|Title:||Letter, Thomas Smith To [Hartlib?]|
|Dating:||29 January 1649|
The Hartlib Papers
Part of my just & sad complaints I have formerly acquainted you with: the number encreaseth daily. What disorders there be in Christ College I quæstion not but you have heard already having been publickly spoken of in the House of of Parliament. Besides all those affronts & injuries which have been mentioned in former letters, Mr Harrison (whom Mr Bolton waving the statute appointed Præsident turning out an honest man with disgrace) hath loaded me lately with very many. Sometimes calling me by as many ill names as the foule mouth in Plautus could utter; otherwhiles threatning to punish me if I would not common-place & problem out of my course at his pleasure. Were these all I could passe them by, but he often declares that he will doe his utmost to make me weary of the College, & to that end hath as oft denyed me the small stipend which
is <was> given (not by the College[altered] but my Patron & Founder) for the Rhetorick Lecture, viz. of 15lb a yeere; & tells me he is charged by the Master & Fellowes to pay me no more, & that I have had too much already. Having denyed me pupills <which my patron Mr B. his Tutor first requested> & expressed their enmity against me in words then without any cause, they have <since> vented it in actions as much on all thar have had relation to me, viz. my 2 Sizars. One being by severall of the Fellowes acknowledged a better scholar than he who was chosen in his roome denyed a scholarship as I told you formerly; & now the other denyed his degree only for the same original sin imputed. These are the men who to encourage & cherish learning would take away from students not only bookes, but if it be in their power bread too. Two & twenty pounds of old arreares for the Rhet. Lect have been manifestly due to me now a yeere & a halfe, of which I could never get of Mr Bolton one penny in payment, nor one good word in answer to my request. They thinke sure that we who have no mony must needes have no friends, but I hope shortly to make it appeare to them that I have not a few that can & will see me righted. I have seen too long that will not unwillingly heare the complaints of the oppressed.
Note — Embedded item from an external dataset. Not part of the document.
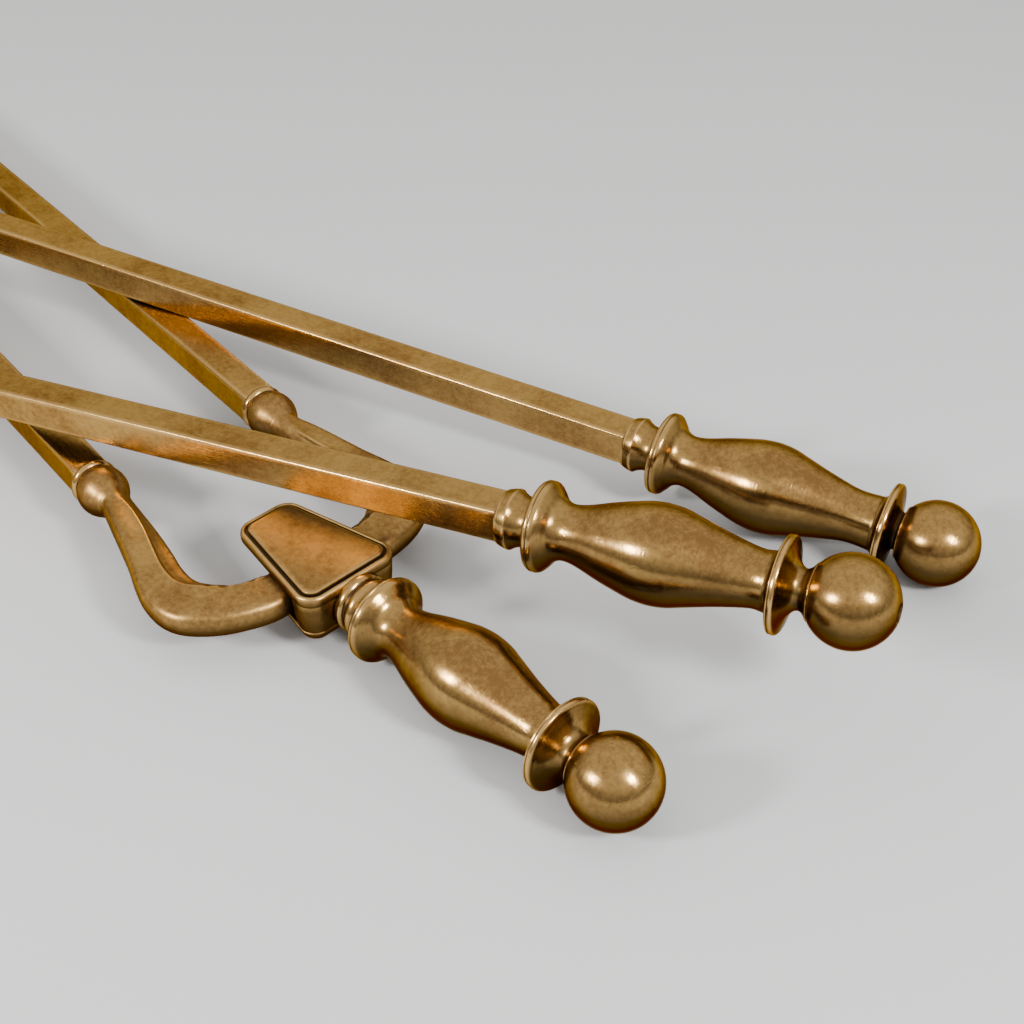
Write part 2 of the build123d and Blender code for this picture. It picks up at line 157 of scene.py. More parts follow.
def lathe(name, line, place, body, stands_for, slot, grimy_and_shaded=0):
    """Turned piece about its own X axis from (station, radius) points, the first few full of grime and
    painted shade.
    """
    verts, depth = [], []
    for point, hollow in zip(line, [1.0] * grimy_and_shaded + hollows(line)[grimy_and_shaded:]):
        for j in range(AROUND):
            angle = 2 * math.pi * j / AROUND
            verts.append((point.x, point.y * math.cos(angle), point.y * math.sin(angle)))
            depth.append(hollow)
    add_piece(name, verts, grid_faces(len(line), AROUND), depth, place, body, stands_for, slot)


# ---------------------------------------------------------------- materials

def shader(name):
    """New material, its node tree and its Principled shader."""
    material = bpy.data.materials.new(name)
    material.use_nodes = True
    tree = material.node_tree
    return material, tree, tree.nodes["Principled BSDF"]


def feed(tree, node, **inputs):
    """Sets inputs of a node to values or sockets. A key is the input's name with _ for a space, or i
    and its number."""
    for key, value in inputs.items():
        numbered = key[0] == "i" and key[1:].isdigit()
        socket = node.inputs[int(key[1:]) if numbered else key.replace("_", " ")]
        if isinstance(value, bpy.types.NodeSocket):
            tree.links.new(value, socket)
        else:
            socket.default_value = value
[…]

For intelligence in your owne kind I have little; only a booke of Dr Harvey's [
his?] is now going to our presse, about 12 or 14 sheetes in answer to Parisanus. When I shall waite upon you at London, whither necessity may call me ere long (for those who detain my due have forced me to borrow) I shall acquaint you with more in both particulars. Till then I remaine
Your <though most poore yet> most faithfull servant
I wonder I heare nothing of Mr Ravius who still detaines one of those bookes which you [
Were?] were pleased to deliver him a yeere agoe. viz. Alis his Arabick[altered] proverbs with[altered from which?] my[altered from I] translation[altered from translated]. I have sent severall letters to him about it but heare ne [Greek: gru] in answer. I wish you would be pleased to present my service to him & tell him I want it: Mr Whilock & Mr Linford present theirs to you. While I write, in comes a letter from an University man whom I desired to speake to Mr Ravius for my Alis, he sends me word 'tis lost. & it was the only coppy I had.